MCB 5472 : Extracting information from repetitive tasks

1) Handling genome (or larger) amounts of data -- Extracting text from other applications

EMBOSS is installed on the cluster. Here is a list of programs in EMBOSS. Today we will be using pepstats. Click on its entry in the list to see the command line arguments.

Download a "genome" of your choice from NCBI. The easiest is to use the ftp server: ftp://ftp.ncbi.nlm.nih.gov/genomes/Bacteria/. Alternatively, especially if the genome is not jet on the ftp server, select the genome link at the NCBI, follow the link to the "bioproject," click on the number in protein links (protein sequences nnnn links), then use the "send to" -> file pull down menu to create a multiple fasta file for all the linked sequences.

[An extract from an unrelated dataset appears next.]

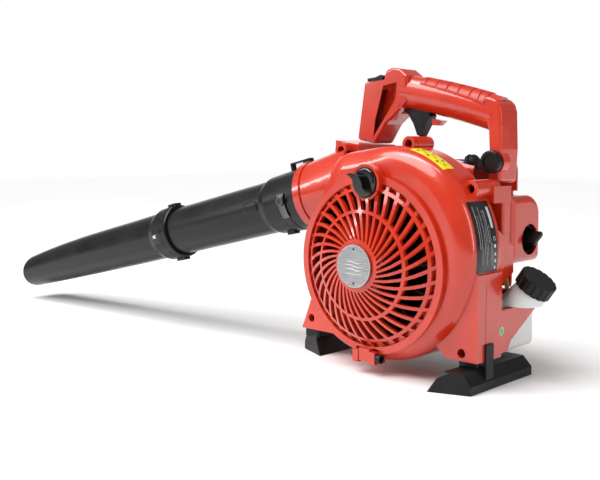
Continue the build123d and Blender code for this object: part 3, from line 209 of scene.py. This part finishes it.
def braid(name, dark, light):
    """Braided cord: two crossing sets of strands."""
    material, tree, shader = blank(name)
    where = place_nodes(tree)
    strands = node(tree, "ShaderNodeTexWave", Scale=260.0, Distortion=1.5)
    strands.bands_direction = "DIAGONAL"
    tree.links.new(where, strands.inputs["Vector"])
    tree.links.new(
        blend_colours(tree, strands.outputs["Fac"], dark, light, 0.2, 0.5),
        shader.inputs["Base Color"])
    tree.links.new(bump(tree, strands.outputs["Fac"], 0.6, 0.0008), shader.inputs["Normal"])
    tree.links.new(spread(tree, strands.outputs["Fac"], 0.7, 0.9), shader.inputs["Roughness"])
    shader.inputs["Sheen Weight"].default_value = 0.3
    return material


def brushed(name, dark, light, rough, stretch):
    """Metal brushed along one direction: the noise is squeezed across the brush lines."""
    return surface(name, dark, light, rough, patch=60.0, grain=700.0, relief=0.12, metal=1.0,
                   stretch=stretch)


RED = surface("red_gloss", (0.56, 0.026, 0.006), (0.66, 0.036, 0.009), (0.20, 0.30), patch=14.0,
              grain=420.0, relief=0.035, coat=0.70)
RED_SATIN = surface("red_satin", (0.44, 0.017, 0.005), (0.53, 0.024, 0.007), (0.32, 0.44),
                    patch=30.0, grain=1800.0, relief=0.10, coat=0.10, specular=0.4)
BLACK = surface("black_satin", (0.004, 0.004, 0.0045), (0.008, 0.008, 0.0085), (0.26, 0.38),
                grain=2200.0, relief=0.20, specular=0.3)
TUBE = surface("tube_black", (0.004, 0.0045, 0.0045), (0.008, 0.0085, 0.009), (0.26, 0.36),
               patch=25.0, grain=1600.0, relief=0.10, specular=0.35)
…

Since we will be using pepstats, be sure to grab the protein sequence ".faa" file(s).

Move your multiple sequence fasta file to a directory on the cluster. (As you are transferring files, you might as well move this R-script, and the scripts parse_pepstats.pl and parse_pepstats_mod.pl into the same directory.)
The script histogramScript_pdf.R creates a histogram from data in a file called indata. The first line in indata contains the name of the data (no spaces), the following lines contain the the data (one data point per line). The output of the script are two pdf files, plot1.pdf contains a histogram of the data, plot2.pdf compares the histogram of the data in indata to a normal distribution. More information is in the documentation file (MS-Word formated file).

parse_pepstats_mod.pl calls the histogram script, which needs to be in the same directory.


To run the EMBOSS program from the command line, type: 
pepstats genome.faa -outfile genome.pepstats
where "genome.faa" should be the name of the file that contains the protein sequences encoded in the genome, and "genome.pepstats" is the output file.

Check the output file generated by pepstats using a text editor.

We will use parse_pepstats.pl or parse_pepstats_mod.pl to extract the isoelectric point for all proteins:

Read through the script. Try to figure out how the program finds the values for the theoretical isoelectric points in the pepstats output. Execute the program:

perl parse_pepstats.pl genome.pepstats
where genome.pepstats is the name of outfile (see above)

parse_pepstats.pl will generate three files, with suffixes ".pI", ".pos_charged", and ".parsed".

Use the ".pI" file (isoelectric points) to construct a histogram (or the .parsed file). You can use the histogram_script (via parse_pepstats_mod.pl) or try to use an Excel addon for this.

Which genomes did you analyze?
Describe the distribution of isoelectric points in your selected genome. How many peaks?
Why might there be a minimum at around pH7?
Compare your finding with others in the class. Do thermo- and halophiles have the distributions of isoelectric points?

Check a few of the ORFs with very alkaline theoretical isoelectric point (the *.parsed outfile contains accession numbers in the first column; you could use
fastacmd -s accession_number to retrieve the sequence from nr).
Which charge would these proteins have at neutral pH? Can you see a pattern in the types of enzmes?

2) Work on your student project!

Include a one sentence summary of what you did in your email.